Unfortunately, like its predecessor, System Shock 2 wasn’t exactly a commercial success, despite earning numerous critical accolades and a cult following. After developing the two Freedom Force titles, Tribes: Vengeance, and SWAT 4, the team developed Bioshock, a spiritual successor to System Shock 2, published in 2007 by Take 2 Interactive. The head designer was Ken Levine, who was one of the founders of the studio and also designed System Shock 2.
The setting has changed from science fiction to reimagined version of the 1960s, taking place in an underwater city named Rapture. What was meant to be an utopia has fallen into decline after being overrun by junkies addicted to a substance called ADAM. The plot is told in the same way, via audio logs of departed citizens. Much like Polito, the player is guided by the voice of someone named Atlas, who urges the player via radio transmissions to rise up against Andrew Ryan, the founder of Rapture. The major mid game plot twist is essentially identical to the one in System Shock 2.
Many of the systems are similar, albeit refined. Turrets and vending machines can hacked, which is determined by a short puzzle similar to the game Pipe Dream. Researching is handled by taking pictures rather than playing around with chemicals. Rather than psionics, there are an assorted of powers called plasmids, which can do everything from settings things on fire to summoning hordes of bees. Ghosts appear in pretty much the same manner.
However, many aspects have been drastically simplified. While you can still pick up items, there’s no real inventory, as curatives restore health when picked up, and everything else is stored and used automatically when necessary. The skill level limitations are completely gone. You can prioritize the kind of plasmids you find, but by the end of the game you can still equip pretty much everything. Resurrection chambers work similarly, except you’ll always find them at the entrance to an area and they don’t charge any money, so you’re never left in a situation where you can ever truly die.
This is the major difference between System Shock 2 and Bioshock – whereas you were always struggling to survive in the former, the latter is much more forgiving, allowing the game to focus on action rather than resource management. As a result, the game is much less scary. The enemies are mostly just junkies with party masks (the fall of the empire occurred during a New Years Eve celebration), and while they’re weird and unnerving, there’s nothing remotely as nerve wracking as the cyborg midwives. A post-game patch gives you the option to disable the regeneration chambers, but it’s just a band aid over the fact that many elements were overtly simplified. According to interviews, work-in-progress versions of Bioshock included RPG elements similar to System Shock 2, but after some unfavorable focus testing sessions, they were scaled back.

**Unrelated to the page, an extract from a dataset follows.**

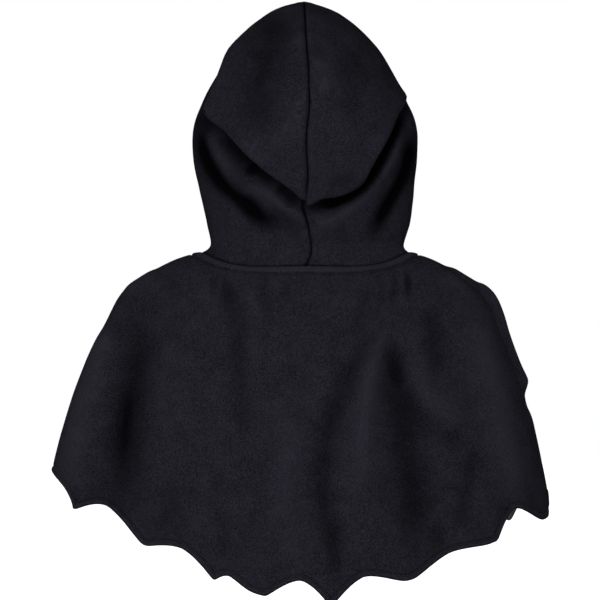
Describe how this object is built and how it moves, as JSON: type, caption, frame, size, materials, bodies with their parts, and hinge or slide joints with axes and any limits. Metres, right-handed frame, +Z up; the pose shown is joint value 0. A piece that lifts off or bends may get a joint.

Bioshock 2 offered more of the same, also taking place in Rapture, while a third game, Bioshock Infinite, changed the setting to the airborne city of Columbia. The gameplay is similar, though this game also includes a 1999 mode – a reference to the release year of System Shock 2 – which more drastically limits resources and charges for resurrections, making it slightly more like its spiritual predecessor, even if the character customization abilities have still been dialed back.
Even though many long time prefer System Shock 2 for its atmosphere and difficulty, the Bioshock games shouldn’t be discounted. The settings for both games are incredibly original, with some of the best design and architectural work seen in a video game. Moreover, the storyline deals with different themes rarely touched by other video games, satirizing elements of the extremist right wing politics that began to become more prominent in early 21st century America. The city of Rapture from the original Bioshock is inspired by Galt’s Gulch, the libertarian paradise from Ayn Rand’s Atlas Shrugged, and illustrates why those philosophies just don’t work in real life. Bioshock Infinite takes on nationalist movements like the Tea Party by portraying a group who literally deifies the founding fathers of America and uses patriotism and religion to justify racial superiority. Meanwhile, the Vox Populi, the resistance movement, has some commonalities with the 2011 Occupy Wall Street movement. While the themes don’t always work – complicated storytelling in video games still has a long way to go to reach literary levels – it makes the science fiction setting of the System Shock games seem generic by comparison.
In 2006, Electronic Arts renewed the System Shock license, causing some to speculate that they themselves would be creating their own third entry, in spite of 2K’s work on Bioshock. That never came to fruition, but they in 2007 they did release Dead Space, developed by an internal studio named Visceral Games.
While not as explicitly patterned after System Shock 2 in the same way that Bioshock was, there are definitely some traces of inspiration. While the game is a third person shooter, closer to Resident Evil 4, rather than a first person shooter, it also takes place on a space vessel which has been taken over by an alien force. Most of the survival elements missing from Bioshock can be found in Dead Space, as you’re constantly struggling for health, ammo, and items to upgrade your stats. It’s a much bloodier and scarier game too, with an assorted of horrific creations and brutal death scenes. However, like many sequels, the series was dumbed down as it went along, focusing more on run-and-gun action, thus losing most of what made the first game so appealing.